Venho por meio desta exaltar mais uma vez o valor de uma carta. Seja de amor a uma pessoa, seja de zelo por um país, como o manifesto em defesa da Democracia lido em São Paulo e em várias cidades brasileiras.
Pelo Estado de Direito ou pela salvação de um amor em apuros, só uma bela carta escrita de próprio punho fala mais alto. São causas urgentes que não se resolvem na base do whatssApp ou do emoji engraçadinho. Só a carta tem moral e solenidade para restaurar valores ou sentimentos em ruínas.
Desde o falso descobrimento do Brasil é assim. Foi com uma missiva, lembre-se, que Pero Vaz de Caminha mandou aquele textão para comunicar ao rei D. Manuel que achado não era roubado — ainda aproveitou para fazer um samba-exaltação sobre a fartura da terra tomada dos indígenas que moravam por aqui.

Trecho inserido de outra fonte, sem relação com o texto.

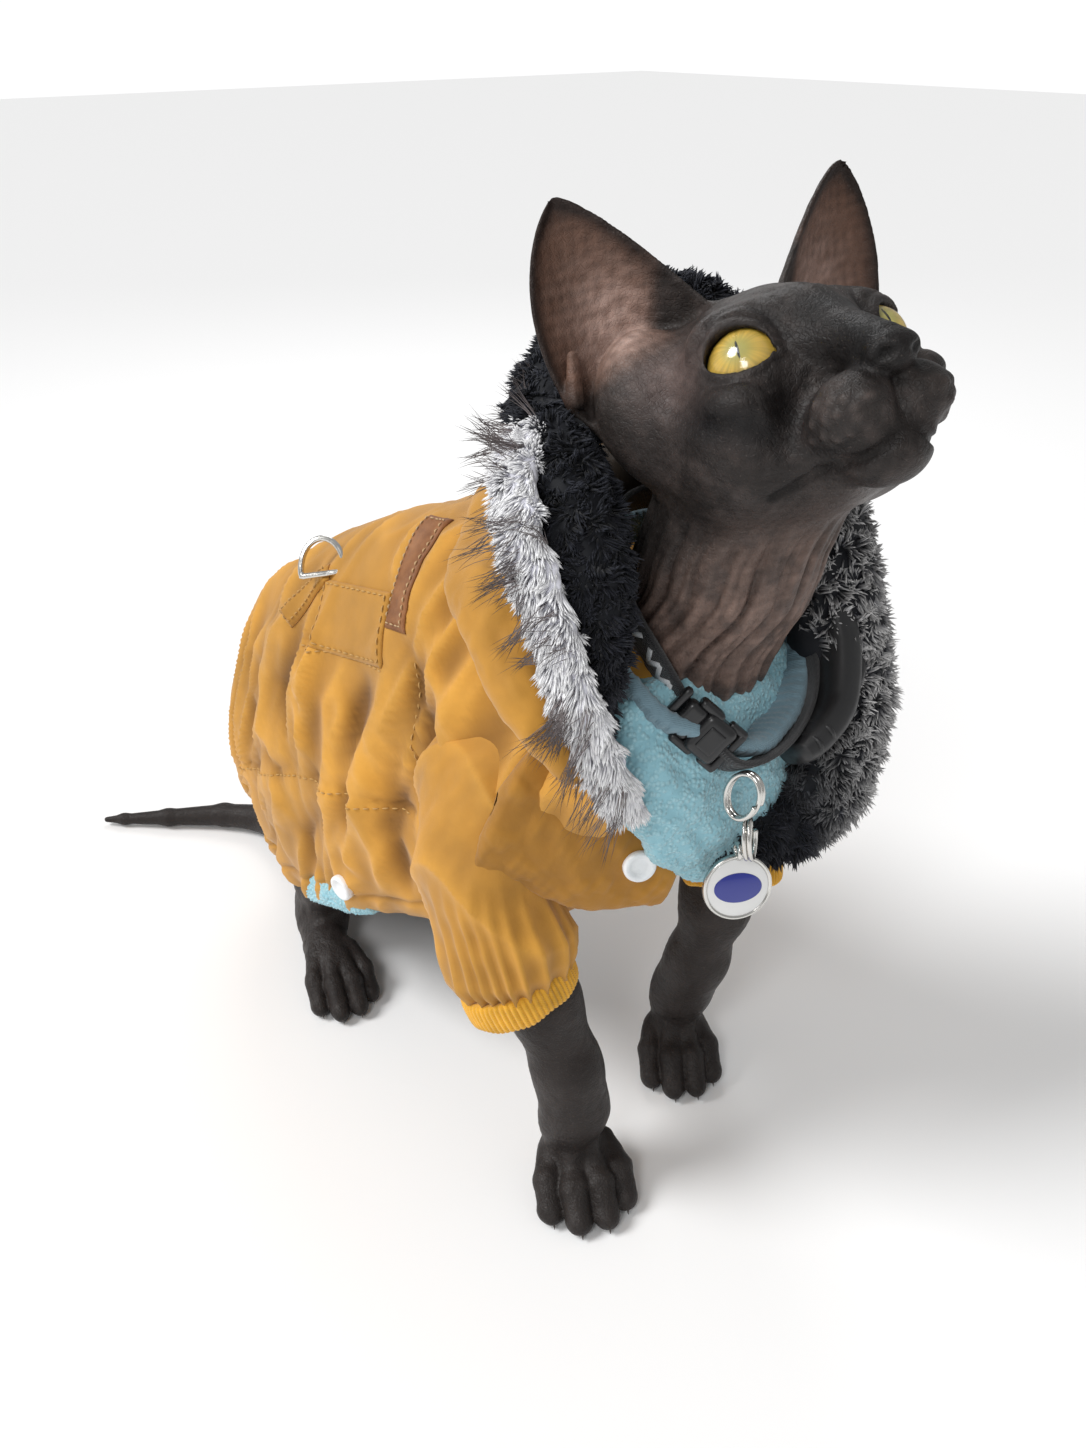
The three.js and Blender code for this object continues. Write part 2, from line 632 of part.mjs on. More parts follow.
const frontFlap = (grow) => limb(FRONT_FLAP, { sides: 8, steps: 5, across: [0.6, 0.8, 0], grow, power: 0.7 });

// A tapered lock of fur that droops towards its tip
function lock(root, way, length, radius, grow) {
  const side = way.clone().cross(new THREE.Vector3(0, 0, 1)).normalize();
  const up = side.clone().cross(way).normalize();
  const shape = [[0, 1], [0.55, 0.75], [1, 0.12]];
  const rings = shape.map(([t, wide]) => {
    const middle = root.clone().addScaledVector(way, (length + grow) * t);
    middle.z -= 0.18 * length * t * t;
    return ring(middle, side, up, radius * wide + grow, radius * wide + grow, 5);
  });
  return stack(rings);
}

// Locks in rows along a roll: each row's angle is measured from the line away from the hub
function locks(stations, { count, angles, lean, length, radius, sunk, grow = 0 }) {
  const { places, sizes } = curves(stations);
  const made = [];
  angles.forEach((angle, row) => {
    for (let i = 0; i < count; i++) {
      const t = (i + 0.25 + 0.5 * (row % 2)) / count;
      const tangent = places.getTangent(t);
      const centre = places.getPoint(t);
      const out = centre.clone().sub(vec(HOOD_HUB));
      out.addScaledVector(tangent, -out.dot(tangent)).normalize();
      const beside = tangent.clone().cross(out);
      const size = sizes.getPoint(t);
      const way = out.clone().multiplyScalar(Math.cos(angle)).addScaledVector(beside, Math.sin(angle));
      const root = centre.clone().addScaledVector(out, (size.x - sunk) * Math.cos(angle));
      root.addScaledVector(beside, (size.y - sunk) * Math.sin(angle));
      made.push(lock(root, way.addScaledVector(tangent, lean).normalize(), length, radius, grow));
    }
  });
  return wasm.Manifold.union(made);
}
const furLocks = (grow) =>
  locks(FUR_EDGE, { count: 16, angles: [0.2, 1.5], lean: 1.1, length: 16, radius: 7, sunk: 6.5, grow });
const bothSides = (make) => ["right", "left"].map(make);
const paw = (name, grow) => makePaw(PAWS[name], name.startsWith("hind"), grow);

const cat = new THREE.Group();
function add(name, made, material) {
  const onFloor = made.boundingBox().min[2] < 0.01 ? made.subtract(floorBlock) : made;
  const mesh = new THREE.Mesh(geometryOf(largest(onFloor.simplify(CLEAN))), material);
  mesh.name = name;
  cat.add(mesh);
}

// The cat, from the head down
add("head", makeHead(0), SKIN);
const headCut = makeHead(GAP);
for (const side of ["left", "right"]) {
  add("ear_" + side, makeEar(sidesOf[side]).subtract(headCut), EAR_SKIN);
  add("eye_" + side, makeEye(sidesOf[side]), EYE);
}
add("neck", neck(0).subtract(headCut), THROAT_SKIN);
for (const name of Object.keys(PAWS)) add(name, paw(name, 0), SKIN);
for (const side of ["left", "right"]) {
  add("foreleg_" + side, foreleg(side, 0).subtract(paw("forepaw_" + side, GAP)), SKIN);
  add("hindleg_" + side, cutaway(hindleg(side, 0), paw("hindpaw_" + side, GAP)), SKIN);
}
const limbs = bothSides((side) => foreleg(side, GAP)).concat(bothSides((side) => hindleg(side, GAP)));
add("torso", cutaway(trunk(0), neck(GAP), ...limbs), SKIN);
add("tail_root", cutaway(limb(TAIL_ROOT, { sides: 10, steps: 4 }), trunk(GAP), ...limbs), SKIN);
add("tail_tip", cutaway(limb(TAIL_TIP, { sides: 9, steps: 9 }), limb(TAIL_ROOT, { sides: 10, steps: 4, grow: GAP })), SKIN);

// Collar, shirt and hood
const body = [headCut, neck(GAP), trunk(GAP), ...limbs, makeEar(-1, GAP + CLEAN), makeEar(1, GAP + CLEAN)];
add("collar_strap", cutaway(strap(0), ...body), STRAP_WEB);
add("shirt_neckband", cutaway(neckband(0), ...body, strap(GAP)), SHIRT_KNIT);
add("shirt_bib", cutaway(bib(0), ...body, strap(GAP), neckband(GAP)), SHIRT_KNIT);
const dressed = [...body, strap(GAP), neckband(GAP), bib(GAP)];
const outer = [coat(GAP), hoodCloth(GAP), frontFlap(GAP), ...bothSides((side) => sleeve(side, GAP))];
const looseLocks = cutaway(furLocks(0), ...dressed, plush(GAP), ...outer);
add("hood_fur_edge", cutaway(furEdge(0), ...dressed).add(looseLocks), TRIM_FUR);
add("hood_cloth", cutaway(hoodCloth(0), ...dressed, plush(GAP), furEdge(GAP)), COAT_CLOTH);

// Hardware on the collar
const rings = (grow) => [
  link(7, 1.2 + grow, [-1, -175.5, 181.5], [0.2, 0, 0.5], 1.3),
  link(4.6, 0.9 + grow, [-1, -176, 165], [0.2, 0, 1.9], 1.3),
];
const buckle = (grow) =>
  slab([21 + 2 * grow, 8 + 2 * grow, 15 + 2 * grow], [-9.5, -163, 203], [-0.75, -0.75, -0.9]);
const tracker = (grow) => limb(TRACKER, { sides: 10, steps: 8, across: [0, -0.5, 0.8], power: 0.7, grow });
add("collar_buckle", cutaway(buckle(0), strap(GAP), neck(GAP), neckband(GAP), plush(GAP), bib(GAP)), BLACK_PLASTIC);
add("collar_tracker", cutaway(tracker(0), strap(GAP), neck(GAP), plush(GAP), neckband(GAP)), BLACK_PLASTIC);
const [bigRing, smallRing] = rings(0);
const smallRingCut = rings(GAP)[1];
const collarParts = [strap(GAP), buckle(GAP), tracker(GAP)];
add("ring_large", cutaway(bigRing, ...collarParts, bib(GAP), neckband(GAP), plush(GAP)), STEEL);
add("ring_small", cutaway(smallRing, bib(GAP), plush(GAP)), STEEL);
const tag = (grow) => plate(TAG_RADIUS + grow, TAG_THICK + 2 * grow, TAG_AT, TAG_AIM);
add("tag", cutaway(tag(0), smallRingCut, bib(GAP), plush(GAP)), TAG_ENAMEL);
add("hood_plush", cutaway(plush(0), ...dressed, furEdge(GAP)), PLUSH);

// Coat
const hood = [plush(GAP), furEdge(GAP), hoodCloth(GAP), tag(GAP), ...collarParts];
const tail = limb(TAIL_ROOT, { sides: 10, steps: 4, grow: GAP });
const hemCut = slab([240, 400, 200], [0, 24, -53], [-0.36, 0, 0]);
const inside = [...dressed, ...hood, tail, paw("hindpaw_left", GAP)];
add("coat_body", cutaway(coat(0), ...inside, hemCut), COAT_CLOTH);
add("coat_flap", cutaway(frontFlap(0), coat(GAP), ...bothSides((side) => sleeve(side, GAP)), ...dressed, ...hood), COAT_CLOTH);
// A piece of cloth sewn flat on the coat: the part of a slightly larger coat that lies under a box
const sewn = (spot, thick, grow = 0) => {
  const [wide, long, deep] = spot.size;
  const box = onSurface(spot, new THREE.BoxGeometry(wide + 2 * grow, long + 2 * grow, deep));
  return coat(thick + grow).intersect(box).subtract(coat(GAP - grow));
};
const backRing = (grow) =>
  onSurface(BACK_RING, new THREE.TorusGeometry(BACK_RING.radius, BACK_RING.wire + grow, 6, 18));
add("pocket_flap", cutaway(sewn(POCKET_FLAP, 1.9), sewn(BACK_TAB, 3, GAP), backRing(GAP), ...hood), COAT_CLOTH);
add("back_tab", cutaway(sewn(BACK_TAB, 3), backRing(GAP)), COAT_CLOTH);
add("back_ring", cutaway(backRing(0), coat(GAP)), STEEL);
add("back_label", cutaway(sewn(LABEL, 2.2), sewn(POCKET_FLAP, 1.9, GAP), ...hood), LEATHER);
add("snap_hem", cutaway(snap(HEM_SNAP, 0), coat(GAP)), SNAP_PLASTIC);
add("snap_chest", cutaway(snap(CHEST_SNAP, 0), frontFlap(GAP), coat(GAP)), SNAP_PLASTIC);
const shirtHem = limb(SHIRT_HEM, { sides: 8, steps: 5, across: [1, 0, 0], power: 0.6 });
add("shirt_hem", cutaway(shirtHem, coat(GAP), snap(HEM_SNAP, GAP), ...limbs, trunk(GAP)), SHIRT_KNIT);
for (const side of ["left", "right"]) {
  const mouth = slab([80, 80, 60], vec(CUFF[side].at).addScaledVector(vec(CUFF[side].aim).normalize(), 24.5).toArray(), [
    0.35, side === "left" ? 0.25 : -0.1, 0,
  ]);
  add("sleeve_" + side, cutaway(sleeve(side, 0), ...dressed, ...hood, coat(GAP), mouth), COAT_CLOTH);
  add("cuff_" + side, cutaway(makeCuff(CUFF[side]), foreleg(side, GAP), sleeve(side, GAP).subtract(mouth)), CUFF_KNIT);
}
cat.position.set(...ORIGIN_SHIFT);
export default cat;
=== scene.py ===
"""A sphynx cat at life size, half sitting in a hooded coat and looking up, set for a studio picture.

Shapes are worked out in millimetres in the cat's own frame (it faces -Y, its left is +X and the
floor is z = 0) and become metres in the shared frame when a mesh is made.
"""

from __future__ import annotations

import logging
import math
from collections.abc import Callable, Iterable, Sequence
from dataclasses import dataclass
from enum import Enum

import bmesh
import bpy
import numpy as np
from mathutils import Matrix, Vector
from mathutils.bvhtree import BVHTree

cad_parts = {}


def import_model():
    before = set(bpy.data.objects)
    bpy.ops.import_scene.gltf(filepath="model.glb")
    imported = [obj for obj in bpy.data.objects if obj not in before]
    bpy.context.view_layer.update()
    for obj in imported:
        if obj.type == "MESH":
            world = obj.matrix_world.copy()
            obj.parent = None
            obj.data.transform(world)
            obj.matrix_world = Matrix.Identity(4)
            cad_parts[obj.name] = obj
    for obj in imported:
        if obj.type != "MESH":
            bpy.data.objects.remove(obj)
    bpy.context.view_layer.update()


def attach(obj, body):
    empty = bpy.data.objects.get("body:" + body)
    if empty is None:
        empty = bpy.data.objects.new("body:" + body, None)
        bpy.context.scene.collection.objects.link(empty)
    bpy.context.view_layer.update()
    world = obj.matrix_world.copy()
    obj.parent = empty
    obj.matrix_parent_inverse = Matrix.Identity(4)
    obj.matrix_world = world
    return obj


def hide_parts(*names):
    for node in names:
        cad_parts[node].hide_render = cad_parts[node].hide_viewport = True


LOG = logging.getLogger("cat")
# Short names for the types that the signatures use
Array = np.ndarray
Points = Array
Field = Callable[[Points], Array]
Rows = Sequence[Sequence[float]]
Table = tuple[tuple[float, ...], ...]
Triple = tuple[float, float, float]
Solid = tuple[Points, list[Array]]
Object = bpy.types.Object
Material = bpy.types.Material
Socket = bpy.types.NodeSocket
Tree = bpy.types.NodeTree

# The shared frame's origin is the middle of the footprint; this is the step to it, in mm
TO_FRAME = np.array([-10.34, 3.37, 0.0])
# Cells along one side of the rough blocks that are tried before single cells
BLOCK = 4
# The most points that a distance is worked out for at once
BATCH = 400000
# How far from their targets falling points start, in mm
DROP = 30.0


class Side(Enum):
    """The two sides of the cat, by the sign of x."""

    RIGHT = -1
    LEFT = 1

    @property
    def word(self) -> str:
        """The side's name in lower case."""
        return self.name.lower()


def unit(v: Sequence[float]) -> Array:
    """The vector at length 1."""
    return np.asarray(v, float) / np.linalg.norm(v)


def metres(points: Points) -> Points:
    """Millimetres in the cat's frame to metres in the shared frame."""
    return (np.asarray(points, float) + TO_FRAME) / 1000.0


def mirrored(p: Points) -> Points:
    """The points, with those at the right side of x = 0 moved to its left side."""
    q = p.copy()
    q[:, 0] = np.abs(q[:, 0])
    return q


def turns(count: int) -> Array:
    """Even angles round one turn."""
    return np.arange(count) * 2 * math.pi / count


def squared(angle: Array, power: float) -> tuple[Array, Array]:
    """The cosine and sine of each angle; a power under 1 squares the round that they draw."""
    c, s = np.cos(angle), np.sin(angle)
    return np.sign(c) * np.abs(c) ** power, np.sign(s) * np.abs(s) ** power


def ramp(x: Array, low: float, high: float) -> Array:
    """A smooth step from 0 at low to 1 at high."""
    t = np.clip((x - low) / (high - low), 0.0, 1.0)
    return t * t * (3 - 2 * t)


def wave_noise(p: Points, scale: float, seed: int, octaves: int = 3) -> Array:
    """Soft noise in about -1 to 1 from sums of sines, the same on every run.

    Args:
        p: points, in mm.
        scale: the size of the largest lumps, in mm.
        seed: picks the pattern.
        octaves: how many finer layers are added.

    Returns:
        One value for each point.
    """
    rng = np.random.default_rng(seed)
    out = np.zeros(len(p))
    total = 0.0
    for octave in range(octaves):
        weight = 0.5**octave
        total += weight
        for _ in range(4):
            direction = unit(rng.normal(size=3)) * (2 * math.pi / scale) * 2**octave
            out += weight * np.sin(p @ direction + rng.uniform(0, 6.28)) / 2.0
    return out / total


# Distances, negative inside


def soft_min(a: Array, b: Array, k: float) -> Array:
    """The lower of two distances, blended over k mm."""
    h = np.maximum(k - np.abs(a - b), 0.0) / k
    return np.minimum(a, b) - h * h * k * 0.25


def soft_max(a: Array, b: Array, k: float) -> Array:
    """The higher of two distances, blended over k mm."""
    return -soft_min(-a, -b, k)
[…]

Nos momentos trágicos do país, a caligrafia dita a dor. Foi o caso da carta deixada pelo presidente Getúlio Vargas, em 24 de agosto de 1954: "Saio da vida para entrar na história", escreveu em papel timbrado do seu gabinete.
Vale o escrito. O que não evapora como uma mensagem de Telegram em uma corrente golpista. Inspirada no texto pela Democracia de 1977, o manifesto com quase um milhão de assinaturas, lido na Faculdade de Direito de São Paulo e em praças de outras capitais, nasce clássico. Epístola para hoje e sempre.
A prova do seu valor histórico ficou mais explícita ao ser chamada de "cartinha" pelo presidente. Quando usa o diminutivo, sai de baixo, Bolsonaro sempre comete uma atrocidade ou mais um crime de rotina. Lembre-se de quem tratou a Covid-19 de "gripezinha", uma peste que matou 681 mil brasileiros e brasileiras até o exato instante.
Venho por meio desta, mais uma vez, recomendar um livro importante sobre o tema: "Cartas Brasileiras" (Companhia das Letras). Organizado pelo escritor Sérgio Rodrigues, a edição apresenta correspondências históricas, políticas, célebres, hilárias e inesquecíveis que marcaram o país. Tem missiva até do Renato Russo e da Clarice Lispector, para tocar os corações em desmantelo.
"Verba volant, scripta manent." Lembra da citação em latim que o vice Michel Temer mandou para a presidente Dilma? Uma farsa epistolar de primeira. Traduzo: "A palavra voa, a escrita permanece".
*Esse texto reflete, exclusivamente, a opinião do autor.